§ Goal: Give the data a second time, exactly and in full.

§ Data section:

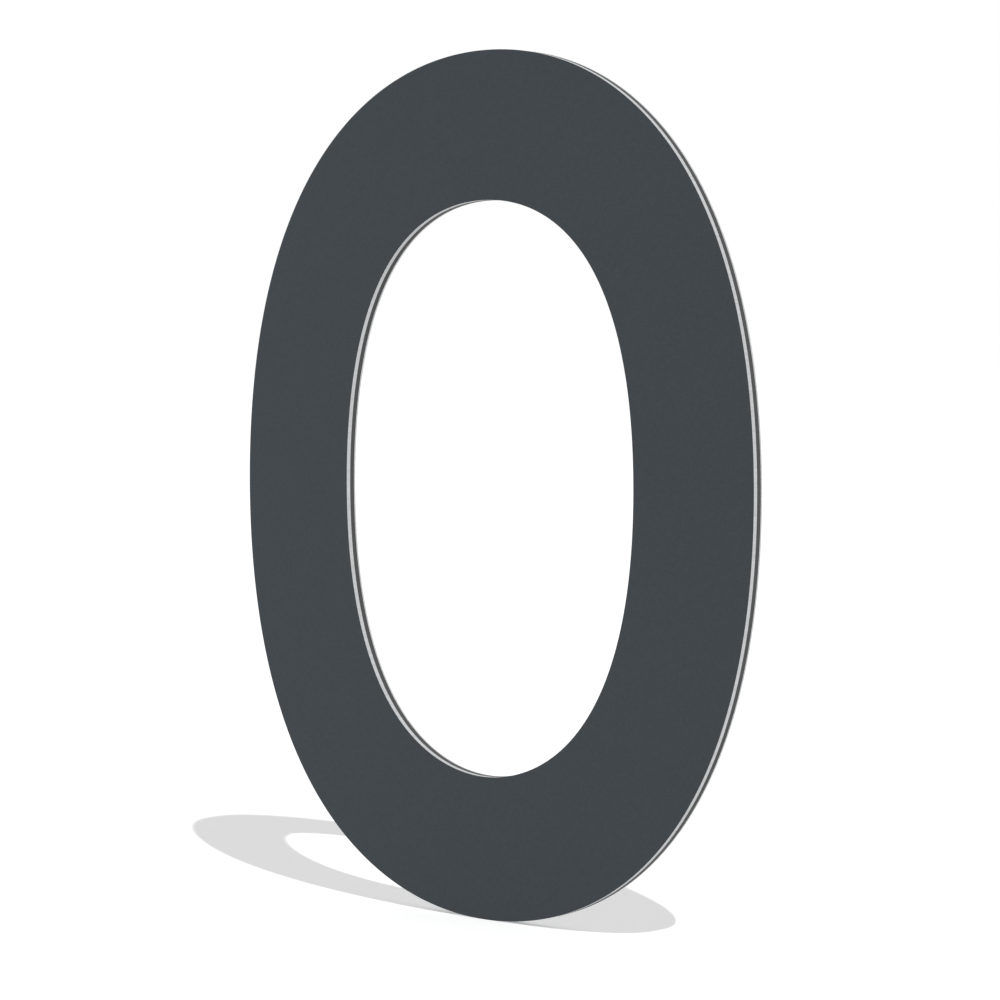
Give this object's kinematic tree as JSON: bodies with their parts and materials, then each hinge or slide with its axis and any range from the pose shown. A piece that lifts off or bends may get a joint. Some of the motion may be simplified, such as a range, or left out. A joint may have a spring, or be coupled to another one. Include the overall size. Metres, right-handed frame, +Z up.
{
  "type": "house number",
  "caption": "Flat oval numeral for a wall, cut in one piece from layered aluminium panel, with a dark lacquered face, bare light edges and a dark core line.",
  "frame": {"origin": "middle of the numeral: halfway up, halfway across and halfway through the panel", "axes": "+X to the right as the lacquered face is read, +Y from the lacquered face towards the wall, +Z up"},
  "size_m": [0.154, 0.003, 0.2],
  "materials": {
    "anthracite_lacquer": "matt anthracite lacquer on aluminium, bare on its cut edge",
    "dark_core": "matt, cut edge",
    "bare_aluminium": "mill finish with rolling grain, cut edge"
  },
  "bodies": {
    "root": {"front_sheet": "anthracite_lacquer", "core": "dark_core", "rear_sheet": "bare_aluminium"}
  },
  "joints": []
}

§ Answer to the exercise:
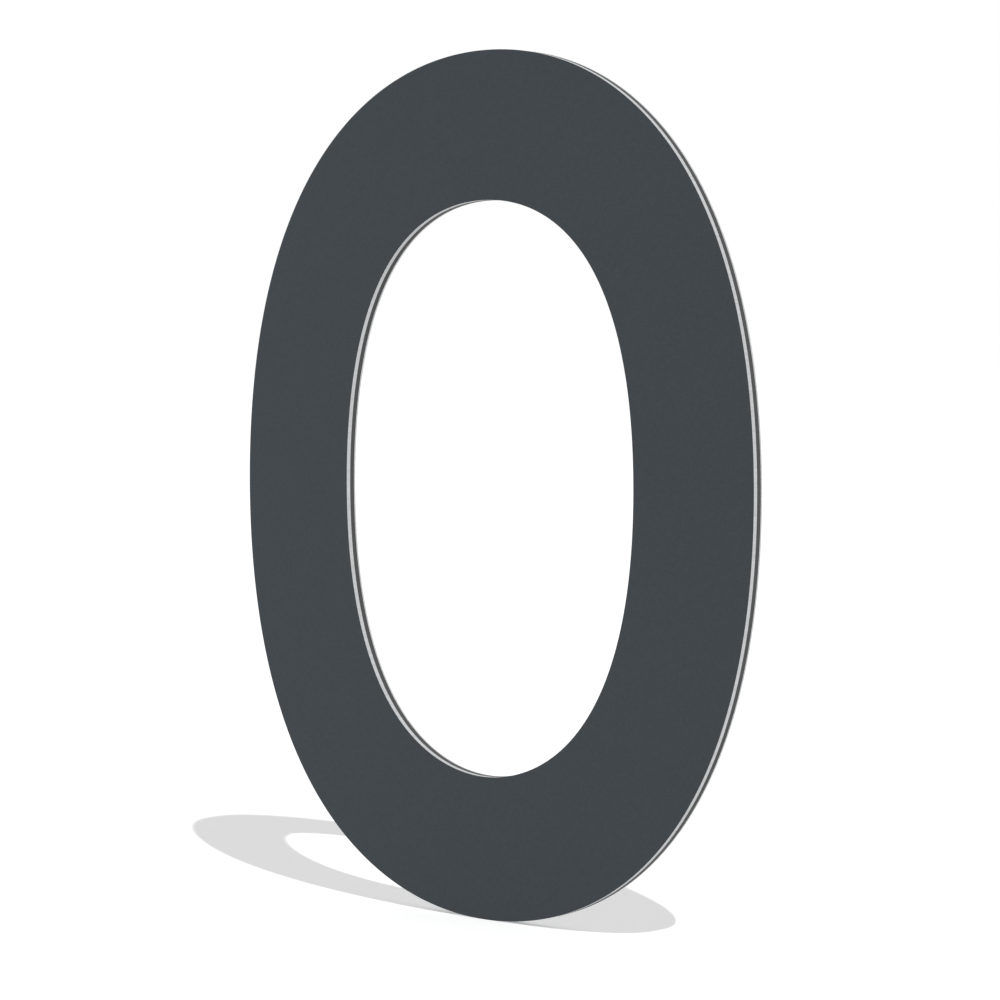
Give this object's kinematic tree as JSON: bodies with their parts and materials, then each hinge or slide with its axis and any range from the pose shown. A piece that lifts off or bends may get a joint. Some of the motion may be simplified, such as a range, or left out. A joint may have a spring, or be coupled to another one. Include the overall size. Metres, right-handed frame, +Z up.
{
  "type": "house number",
  "caption": "Flat oval numeral for a wall, cut in one piece from layered aluminium panel, with a dark lacquered face, bare light edges and a dark core line.",
  "frame": {"origin": "middle of the numeral: halfway up, halfway across and halfway through the panel", "axes": "+X to the right as the lacquered face is read, +Y from the lacquered face towards the wall, +Z up"},
  "size_m": [0.154, 0.003, 0.2],
  "materials": {
    "anthracite_lacquer": "matt anthracite lacquer on aluminium, bare on its cut edge",
    "dark_core": "matt, cut edge",
    "bare_aluminium": "mill finish with rolling grain, cut edge"
  },
  "bodies": {
    "root": {"front_sheet": "anthracite_lacquer", "core": "dark_core", "rear_sheet": "bare_aluminium"}
  },
  "joints": []
}